Responsible: “You must act appropriately.”
These primary selves - each with it’s own voice - form a powerful operating system. They run our lives and determine our values, attitudes, beliefs and behaviours. As we grow up they colour the way we see others and also how others see us. They determine what we like and dislike and what we judge and don’t judge. For most of us our operating system is us. We are identified with it. It is who we think we are. But that is only half the picture.
Hidden selves
There is no up without down, no fast without slow, no happy without sad. Life is full of these dualities. So for every primary self that we identify with there has to be an opposite self that we have more or less hidden away, buried, or disowned. Opposites of the above examples would be:
Me First: “You must put your own needs before that of others.”
Easy Going: “Relax, kick back, things will take care of themselves.”
Rebellious: “Don’t do what is expected of you.”
The more strongly we identify with a particular primary self, the more deeply we have to bury its opposite energy. Remember: the job of our primary selves is to protect our vulnerability. They are terrified that their opposites will come out and cause problems. Their worst fear is that people around us will see these disowned selves and withdraw their attention, approval and affection from us. People will say for example, “How could you be so selfish / lazy / disrespectful?!”

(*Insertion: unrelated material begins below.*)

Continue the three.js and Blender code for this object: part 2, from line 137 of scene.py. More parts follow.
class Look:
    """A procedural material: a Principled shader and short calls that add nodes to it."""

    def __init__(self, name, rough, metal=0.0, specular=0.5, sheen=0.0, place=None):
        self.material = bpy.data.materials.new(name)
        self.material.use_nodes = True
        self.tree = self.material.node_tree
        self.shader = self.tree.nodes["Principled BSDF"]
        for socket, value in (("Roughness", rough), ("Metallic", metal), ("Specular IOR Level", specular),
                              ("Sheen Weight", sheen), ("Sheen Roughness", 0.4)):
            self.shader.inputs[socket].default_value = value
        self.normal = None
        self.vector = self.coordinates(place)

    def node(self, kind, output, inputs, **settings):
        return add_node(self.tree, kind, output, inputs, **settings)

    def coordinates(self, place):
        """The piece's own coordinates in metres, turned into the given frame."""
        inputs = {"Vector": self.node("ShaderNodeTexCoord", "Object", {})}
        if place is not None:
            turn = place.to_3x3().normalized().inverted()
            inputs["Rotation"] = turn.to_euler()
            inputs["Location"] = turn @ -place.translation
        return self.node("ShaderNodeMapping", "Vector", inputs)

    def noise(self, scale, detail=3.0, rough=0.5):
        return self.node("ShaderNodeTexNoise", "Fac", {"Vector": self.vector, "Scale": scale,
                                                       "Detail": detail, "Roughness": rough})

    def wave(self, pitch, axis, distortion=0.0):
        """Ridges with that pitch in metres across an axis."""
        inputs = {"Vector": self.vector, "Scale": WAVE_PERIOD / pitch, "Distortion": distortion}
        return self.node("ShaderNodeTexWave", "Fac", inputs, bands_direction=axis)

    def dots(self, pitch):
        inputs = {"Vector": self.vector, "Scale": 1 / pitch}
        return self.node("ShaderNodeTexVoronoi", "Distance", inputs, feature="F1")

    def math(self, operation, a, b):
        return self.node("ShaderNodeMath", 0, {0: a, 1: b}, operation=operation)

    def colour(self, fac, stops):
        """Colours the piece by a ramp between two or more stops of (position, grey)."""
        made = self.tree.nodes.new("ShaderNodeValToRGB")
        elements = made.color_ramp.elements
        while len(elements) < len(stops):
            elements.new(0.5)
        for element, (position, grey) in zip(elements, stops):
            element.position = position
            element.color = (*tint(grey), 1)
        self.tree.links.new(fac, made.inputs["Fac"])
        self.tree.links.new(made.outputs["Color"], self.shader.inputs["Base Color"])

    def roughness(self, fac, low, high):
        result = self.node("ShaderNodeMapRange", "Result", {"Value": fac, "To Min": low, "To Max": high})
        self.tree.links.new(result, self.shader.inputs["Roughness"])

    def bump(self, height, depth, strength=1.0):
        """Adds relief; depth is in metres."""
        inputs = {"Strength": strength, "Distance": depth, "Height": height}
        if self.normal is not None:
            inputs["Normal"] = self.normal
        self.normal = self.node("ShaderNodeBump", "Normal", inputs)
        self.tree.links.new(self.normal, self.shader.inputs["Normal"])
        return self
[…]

Using attraction and judgement to learn about our selves
Most of us are so identified with the primary selves that run our lives that we have no idea that these opposite selves are alive and well and living somewhere inside us. Imagine a woman who has developed a very strong Pleaser self. She always feels driven to be nice to other people, help them in any way she can and make sure that they are happy. This was what was demanded of her as she grew up in her original family. If ever she was not nice to other people and put herself first she felt the intense negative judgements of the adults around her.

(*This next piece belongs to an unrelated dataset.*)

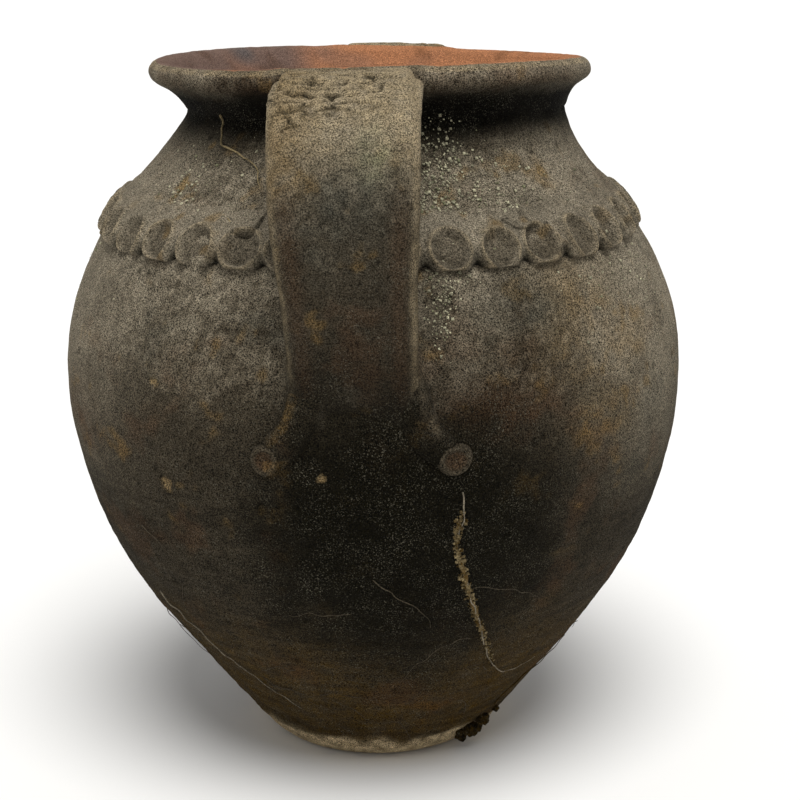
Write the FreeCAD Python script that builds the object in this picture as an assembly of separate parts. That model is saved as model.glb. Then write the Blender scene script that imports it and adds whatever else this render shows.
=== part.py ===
import FreeCAD, Part
import math
import os

# A hand-built clay pot with a thumbed band and two strap handles.
# Millimetres, +Z up, origin at the centre of the underside. The handles lie on -Y (front) and
# +Y (back). The pot was built up from separate clay pieces, luted together before it was fired,
# so every piece here is its own solid and meets its neighbours face to face.

Vector = FreeCAD.Vector
ORIGIN = Vector(0, 0, 0)
UP = Vector(0, 0, 1)

# Driving dimensions of the vessel
RIM_HEIGHT = 380.0
FOOT_RADIUS = 56.0
FOOT_EDGE_HEIGHT = 7.6
FLOOR_THICKNESS = 11.0
FLOOR_RADIUS = 54.5
WALL_THICKNESS = 8.5
NECK_RADIUS = 101.6
NECK_HEIGHT = 352.5

# Outer face of the wall from the edge of the foot to the neck, as (radius, height)
WALL_OUTER = [
    (67.0, FOOT_EDGE_HEIGHT),
    (76.5, 19.0),
    (91.2, 38.0),
    (120.3, 76.0),
    (144.3, 114.0),
    (159.2, 152.0),
    (169.0, 209.0),
    (164.6, 247.0),
    (151.6, 280.0),
    (131.5, 311.0),
    (112.6, 333.5),
    (NECK_RADIUS, NECK_HEIGHT),
]

# Everted lip, as (radius, height). Outside, upwards: the hollow under it, its sharp lower corner,
# its widest point and its top. Inside, downwards: top edge, rounding, mouth and hollow to the neck.
LIP_HOLLOW = (106.8, 363.0)
LIP_CORNER = (115.8, 369.5)
LIP_WIDEST = (118.2, 373.5)
LIP_TOP = (114.0, RIM_HEIGHT)
LIP_INNER_TOP = (112.0, RIM_HEIGHT)
LIP_ROUNDING = (106.7, 379.1)
MOUTH = (103.7, 376.0)
MOUTH_HOLLOW = (96.5, 365.5)

# The courses of the wall from the foot up, each with the luted seam at its top:
# (radius on the outer face, height there, rise per mm towards the axis). The rim is above them.
WALL_SEAMS = [
    ("base_slab", (67.0, FOOT_EDGE_HEIGHT, 0.45)),
    ("lower_wall", (139.3, 105.0, 0.8)),
    ("belly_wall", (169.0, 205.0, 0.8)),
    ("shoulder_wall", (141.0, 296.0, 0.0)),
    ("neck_wall", (NECK_RADIUS, NECK_HEIGHT + 1.5, 0.5)),
]

# Thumbed band, a coil laid over the shoulder seam in two lengths, which butt behind the handles
# Its section, as (height, how proud of the wall): lower edge, crown and smeared upper edge
BAND_UNDER = (286.0, 4.0)
BAND_CROWN = (294.0, 6.0)
BAND_UPPER = (307.0, 0.5)
BAND_JOINT_ANGLE = 4.5
THUMB_MARKS_PER_HALF = 18
THUMB_RADIUS = 14.0
THUMB_HEIGHT = 296.0
THUMB_FLOOR_PROUD = 2.0

# Strap handle: stations along the strap's middle, as (radius, height, width, thickness)
STRAP_STATIONS = [
    (106.0, 371.5, 64.0, 14.0),
    (124.0, 374.0, 69.0, 15.5),
    (146.0, 370.5, 71.0, 16.0),
    (164.0, 357.5, 70.0, 16.0),
    (174.5, 338.0, 69.0, 16.0),
    (178.5, 314.0, 67.0, 16.0),
    (177.0, 287.0, 63.5, 16.0),
    (171.5, 261.0, 61.5, 16.5),
    (164.0, 237.0, 59.0, 17.0),
    (155.0, 215.0, 58.0, 18.0),
]
STRAP_LEAN = 5.2
BACK_HANDLE_TURN = -2.5

# Fillet coils beside each handle root, and the pellets pressed on their ends
COIL_RADIUS = 6.5
COIL_ANGLES = (7.6, 9.8, 15.3)
COIL_HEIGHTS = (241.0, 220.0, 202.5)
COIL_PROUD = (2.0, 0.0, -1.5)
PELLET_RADIUS = 7.2
PELLET_PROUD = 4.0
PELLET_DISH_RADIUS = 12.0
PELLET_DISH_DEPTH = 1.4
ROOT_TURN = 2.2

# How far a piece laid on the wall is first made to reach into it, before it is trimmed to the face
LAID_DEPTH = 5.0
BEYOND = 400.0


def smooth_curve(points):
    """A smooth curve through (radius, height) points in the XZ half-plane."""
    curve = Part.BSplineCurve()
    curve.interpolate([Vector(radius, 0, height) for radius, height in points])
    return curve


def inner_points(outer):
    """Points of the inner face: the outer curve's points, moved in by the wall's thickness."""
    points = []
    for radius, height in WALL_OUTER:
        tangent = outer.tangent(outer.parameter(Vector(radius, 0, height)))[0]
        points.append((radius - WALL_THICKNESS * tangent.z, height + WALL_THICKNESS * tangent.x))
    return points


def line(start, end):
    return Part.makeLine(Vector(start[0], 0, start[1]), Vector(end[0], 0, end[1]))


def arc(start, middle, end):
    return Part.Arc(*(Vector(radius, 0, height) for radius, height in (start, middle, end))).toShape()


def spin(edges, turn=360.0):
    """The solid that a closed outline in the XZ half-plane sweeps about the pot's axis."""
    face = Part.Face(Part.Wire(Part.__sortEdges__(edges)))
    return face.revolve(ORIGIN, UP, turn)


def filled_vessel(outer):
    """The pot's outer form without any hollow, used to trim what is laid on the wall."""
    edges = [line((0, 0), (FOOT_RADIUS, 0)), line((FOOT_RADIUS, 0), WALL_OUTER[0])]
    edges += [outer.toShape(), arc(WALL_OUTER[-1], LIP_HOLLOW, LIP_CORNER)]
    edges += [arc(LIP_CORNER, LIP_WIDEST, LIP_TOP)]
    edges += [line(LIP_TOP, (0, RIM_HEIGHT)), line((0, RIM_HEIGHT), (0, 0))]
    return spin(edges)


def hollow_of_vessel(outer):
    """The space inside the pot, from its floor to above the mouth."""
    floor_corner = (FLOOR_RADIUS, FLOOR_THICKNESS)
    neck = (NECK_RADIUS - WALL_THICKNESS, NECK_HEIGHT)
    inside = smooth_curve([floor_corner] + inner_points(outer)[1:-1] + [neck])
    above = RIM_HEIGHT + LAID_DEPTH
    edges = [line((0, FLOOR_THICKNESS), floor_corner), inside.toShape()]
    edges += [arc(neck, MOUTH_HOLLOW, MOUTH), arc(MOUTH, LIP_ROUNDING, LIP_INNER_TOP)]
    edges += [line(LIP_INNER_TOP, (LIP_INNER_TOP[0], above))]
    edges += [line((LIP_INNER_TOP[0], above), (0, above)), line((0, above), (0, FLOOR_THICKNESS))]
    return spin(edges)


def below(seam):
    """Everything under a seam's cone."""
    radius, height, rise = seam
    at_axis = height + radius * rise
    at_far = height + (radius - BEYOND) * rise
    corners = [(0, -BEYOND), (BEYOND, -BEYOND), (BEYOND, at_far), (0, at_axis)]
    edges = [line(corners[i], corners[(i + 1) % 4]) for i in range(4)]
    return spin(edges)


def wall_pieces(outer):
    """The vessel, cut at its seams into the floor, four courses of wall and the rim."""
    rest = filled_vessel(outer).cut(hollow_of_vessel(outer))
    pieces = {}
    for name, seam in WALL_SEAMS:
        cutter = below(seam)
        pieces[name] = rest.common(cutter)
        rest = rest.cut(cutter)
    pieces["rim_coil"] = rest
    return pieces


def on_wall(outer, angle, height, proud=0.0):
    """A point on the outer face, at an angle from the front towards +X, and its outward normal."""
    level = Part.Line(Vector(0, 0, height), Vector(1, 0, height))
    hit = outer.intersect(level)[0]
    at = Vector(hit.X, 0, hit.Z)
    tangent = outer.tangent(outer.parameter(at))[0]
    normal = Vector(tangent.z, 0, -tangent.x)
    turn = FreeCAD.Rotation(UP, angle - 90.0)
    return turn.multVec(at + normal * proud), turn.multVec(normal)


def band_half(outer, filled, start_angle):
    """Half of the thumbed band: a rounded coil with a row of dished thumb marks."""
    low = on_wall(outer, 90.0, BAND_UNDER[0], -LAID_DEPTH)[0]
    high = on_wall(outer, 90.0, BAND_UPPER[0], -LAID_DEPTH)[0]
    under, crown, upper = (on_wall(outer, 90.0, *at)[0] for at in (BAND_UNDER, BAND_CROWN, BAND_UPPER))
    edges = [Part.makeLine(low, under), Part.Arc(under, crown, upper).toShape()]
    edges += [Part.makeLine(upper, high), Part.makeLine(high, low)]
    coil = spin(edges, 180.0)
    coil.rotate(ORIGIN, UP, start_angle - 90.0)
    marks = []
    for index in range(THUMB_MARKS_PER_HALF):
        angle = start_angle + (index + 0.5) * 180.0 / THUMB_MARKS_PER_HALF
        centre = on_wall(outer, angle, THUMB_HEIGHT, THUMB_RADIUS + THUMB_FLOOR_PROUD)[0]
        marks.append(Part.makeSphere(THUMB_RADIUS, centre))
    return coil.cut(filled).cut(marks)


def strap_section(centre, across, width, thickness):
    """A flat strap's cross-section with round edges, at right angles to the strap's run."""
    side = Vector(width / 2.0 - thickness / 2.0, 0, 0)
    edge = Vector(thickness / 2.0, 0, 0)
    out = across * (thickness / 2.0)
    edges = [
        Part.makeLine(centre - side + out, centre + side + out),
        Part.Arc(centre + side + out, centre + side + edge, centre + side - out).toShape(),
        Part.makeLine(centre + side - out, centre - side - out),
        Part.Arc(centre - side - out, centre - side - edge, centre - side + out).toShape(),
    ]
    return Part.Wire(edges)


def strap(filled):
    """A strap handle at the front, from the lip down to the belly, leaning a little to +X."""
    top = STRAP_STATIONS[0][1]
    foot = STRAP_STATIONS[-1][1]
    centres = []
    for radius, height, _, _ in STRAP_STATIONS:
        lean = STRAP_LEAN * (top - height) / (top - foot)
        centres.append(Vector(lean, -radius, height))
    run = Part.BSplineCurve()
    run.interpolate(centres)
    sections = []
    for centre, (_, _, width, thickness) in zip(centres, STRAP_STATIONS):
        tangent = run.tangent(run.parameter(centre))[0]
        across = Vector(1, 0, 0).cross(tangent)
        across.normalize()
        sections.append(strap_section(centre, across, width, thickness))
    return Part.makeLoft(sections, True).cut(filled)


def root_coil(outer, filled, handle, side):
    """The coil that fills the corner between a handle's root and the belly, on one side."""
    points = []
    for angle, height, proud in zip(COIL_ANGLES, COIL_HEIGHTS, COIL_PROUD):
        points.append(on_wall(outer, ROOT_TURN + side * angle, height, proud)[0])
    run = Part.Arc(*points)
    section = Part.Circle(points[0], run.tangent(run.FirstParameter)[0], COIL_RADIUS)
    pipe = Part.Wire(run.toShape()).makePipeShell([Part.Wire(section.toShape())], True, False)
    return pipe.cut(filled).cut(handle)


def pellet(outer, filled, neighbours, side):
    """A pellet pressed flat with a thumb on the end of a root coil."""
    angle = ROOT_TURN + side * COIL_ANGLES[-1]
    centre, normal = on_wall(outer, angle, COIL_HEIGHTS[-1], 0.0)
    start = centre - normal * LAID_DEPTH
    disc = Part.makeCylinder(PELLET_RADIUS, LAID_DEPTH + PELLET_PROUD, start, normal)
    reach = PELLET_PROUD + PELLET_DISH_RADIUS - PELLET_DISH_DEPTH
    dish = Part.makeSphere(PELLET_DISH_RADIUS, centre + normal * reach)
    return disc.cut(filled).cut(dish).cut(neighbours)


def handle_group(outer, filled, place):
    """One handle with its two root coils and two pellets, as a dictionary of solids."""
    handle = strap(filled)
    group = {f"handle_{place}": handle}
    for side_name, side in (("left", -1), ("right", 1)):
        coil = root_coil(outer, filled, handle, side)
        group[f"root_coil_{place}_{side_name}"] = coil
        group[f"pellet_{place}_{side_name}"] = pellet(outer, filled, [handle, coil], side)
    return group


def build():
    outer = smooth_curve(WALL_OUTER)
    filled = filled_vessel(outer)
    nodes = wall_pieces(outer)
    nodes["thumbed_band_right"] = band_half(outer, filled, BAND_JOINT_ANGLE)
    nodes["thumbed_band_left"] = band_half(outer, filled, BAND_JOINT_ANGLE + 180.0)
    nodes.update(handle_group(outer, filled, "front"))
    back = handle_group(outer, filled, "back")
    for shape in back.values():
        shape.rotate(ORIGIN, UP, 180.0 + BACK_HANDLE_TURN)
    nodes.update(back)
    return nodes


def main():
    os.makedirs("parts", exist_ok=True)
    for name, shape in build().items():
        if not shape.isValid() or len(shape.Solids) != 1:
            print(f"{name}: {len(shape.Solids)} solids, valid {shape.isValid()}")
        box = shape.optimalBoundingBox()
        print(f"{name}: volume {shape.Volume / 1000.0:.1f} cm3, z {box.ZMin:.1f} to {box.ZMax:.1f}")
        shape.exportStep(f"parts/{name}.step")


main()
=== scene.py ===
import math

import bpy
import numpy as np
from mathutils import Matrix, Vector
from mathutils.bvhtree import BVHTree


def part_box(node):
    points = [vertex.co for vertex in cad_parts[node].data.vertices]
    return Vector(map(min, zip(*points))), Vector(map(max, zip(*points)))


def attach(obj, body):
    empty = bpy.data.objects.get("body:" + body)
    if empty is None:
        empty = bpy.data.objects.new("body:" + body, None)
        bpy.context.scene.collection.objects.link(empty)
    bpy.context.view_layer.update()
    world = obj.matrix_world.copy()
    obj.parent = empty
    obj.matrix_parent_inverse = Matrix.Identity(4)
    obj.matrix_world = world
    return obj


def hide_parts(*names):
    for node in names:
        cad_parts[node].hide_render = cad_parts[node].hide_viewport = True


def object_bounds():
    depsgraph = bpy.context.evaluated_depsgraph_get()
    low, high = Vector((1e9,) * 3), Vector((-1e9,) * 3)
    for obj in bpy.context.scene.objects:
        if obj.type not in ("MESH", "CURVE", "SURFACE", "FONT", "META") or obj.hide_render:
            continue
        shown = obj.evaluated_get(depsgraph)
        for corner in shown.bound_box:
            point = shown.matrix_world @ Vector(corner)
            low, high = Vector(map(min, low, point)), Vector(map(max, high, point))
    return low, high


# A hand-built clay pot with a thumbed band and two strap handles. Metres, +Z up, in the frame of
# the CAD model. A place on the pot is given by its turn (degrees from the front, -Y, towards +X)
# and its height. All noise comes from hashed lattice points, so each run gives the same result.

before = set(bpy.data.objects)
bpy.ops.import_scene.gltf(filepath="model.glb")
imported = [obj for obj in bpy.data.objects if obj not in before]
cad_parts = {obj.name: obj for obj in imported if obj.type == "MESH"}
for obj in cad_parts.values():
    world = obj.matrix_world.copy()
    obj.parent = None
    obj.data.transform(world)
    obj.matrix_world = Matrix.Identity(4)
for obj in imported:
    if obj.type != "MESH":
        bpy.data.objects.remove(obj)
cad_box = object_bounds()

MM = 0.001
TAU = 2 * math.pi
COLUMNS = 720
OUTER_STEP = 1.4 * MM
LIP_STEP = 0.8 * MM
MOUTH_STEP = 2.0 * MM
INNER_STEP = 4.5 * MM
WALL_NODES = ["base_slab", "lower_wall", "belly_wall", "shoulder_wall", "neck_wall", "rim_coil"]


# ---------------------------------------------------------------- noise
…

Typically she might meet a man who is the opposite of her. He will be more self-centred and be able to say “no” to the demands of others. He will be able to set clear boundaries and be able to ask people to do things for him without worrying about their feelings all the time. She may be irresistibly and mysteriously attracted to him. Or she may feel very judgemental towards him for being so selfish, self-serving and insensitive to others. She may even marry him and spend her life alternating between attraction (a positive bonding pattern) and judgement (a negative bonding pattern)!
What is going on in this example? There is an old proverb that says, “When we point the finger of judgement at another person there are three fingers pointing back to us”. Judgements come from our primary selves. It is the woman’s Pleaser who judges those “selfish” people. Whenever we feel a judgement towards another person we need to pay attention to the particular trait or traits that we are judging because this will tell us what selves we are identified with and what selves we have therefore disowned.
In a Voice Dialogue session we can learn how to separate from our primary selves and find out the rules they have for running our lives. We can learn and understand their demands, hopes and anxieties. This means that we need no longer be overly influenced by their default attitudes, values, beliefs and behaviours. Only then are we able to become more aware of the opposite disowned selves within us and, most importantly, find a space to stand between them where we can apparently exercise more conscious choice. This space the Stones called the Aware Ego.
The Aware Ego process
Every time we access and then separate from a primary or disowned self we enter into and strengthen the Aware Ego. For example, if you are strongly identified with your Pusher and then you separate from it, the “you” that began the Voice Dialogue session is no longer the same “you” because you are no longer identified with your Pusher. You are then free to go to the other side and access your Easy Going self, understand its motivation and then separate from it. When you come back to centre you are again a new “you” - one that is now no longer identified with your Pusher or with your Easy Going self. Resting between these two is this Aware Ego.
According to the Stones, the Aware Ego is constantly in process - a process of learning to stand in the space between opposites. Since we are all made up of literally hundreds of different selves, this process is a dynamic one and continually evolving. There is always something new to learn about our selves. It is truly a path of compassion for every aspect of our psyche in which none are judged as good or bad and in this respect it can profoundly affect our choices in life.
A question still remains
When I first encountered Voice Dialogue I was understandably fascinated to discover more and more of my selves. Then after a while I became intrigued by the so called Aware Ego which the Stones often described as a kind of coordinator of the selves, bringing one or another of their energies into play as appropriate. But doesn't this just makes the Aware Ego into another self - one that through the Voice Dialogue methodology seems to gain more control over the multitude of inner selves? I found my self dissatisfied with this explanation and was left with a deeper question:
What is the nature of the awareness in which all the egoic selves arise?